Is Serafina and the Black Cloak based on a true story?
No — Serafina and the events of the novel are entirely fictional. However, the setting is real and historically grounded. The Biltmore Estate, George Vanderbilt, and the general atmosphere of Gilded Age America in 1899 are accurately depicted. Robert Beatty researched the estate’s history, architecture, and the Vanderbilt family extensively, and an author’s note at the back of the book explains what is real and what he invented.
Can I visit the Biltmore Estate?
Yes. The Biltmore Estate in Asheville, North Carolina is open to the public year-round as a major tourist attraction. It is the largest privately owned house in the United States and includes the mansion, extensive gardens designed by Frederick Law Olmsted, a winery, and surrounding grounds. The estate offers special programming related to the Serafina series, including mystery-themed events. For families who read the book together, a visit to Biltmore makes an exceptional companion experience — many of the rooms, corridors, and outdoor spaces described in the novel can be walked through in person.
Who is George Vanderbilt, and was he a real person?
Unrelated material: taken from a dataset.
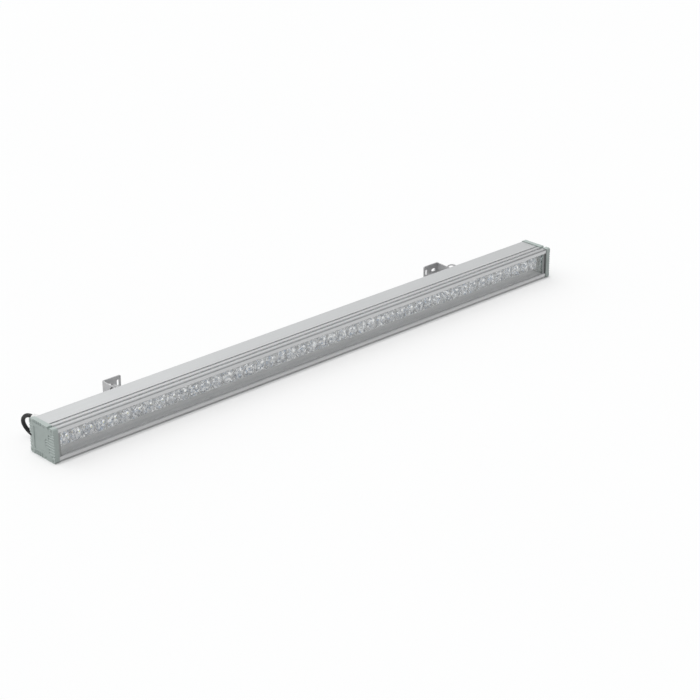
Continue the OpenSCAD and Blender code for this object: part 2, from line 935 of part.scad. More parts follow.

George Washington Vanderbilt II (1862–1914) was a real American art collector and philanthropist, the grandson of the railroad magnate Cornelius Vanderbilt. He built the Biltmore Estate beginning in 1889 and completed it in 1895, intending it as a country retreat and working farm. Vanderbilt was known for his love of art, architecture, literature, and the natural world — he worked with landscape architect Frederick Law Olmsted to develop the estate’s grounds using sustainable forestry practices that were innovative for the era. In the novel he is depicted with historical accuracy as a cultured, thoughtful man genuinely concerned for those in his employ and on his estate.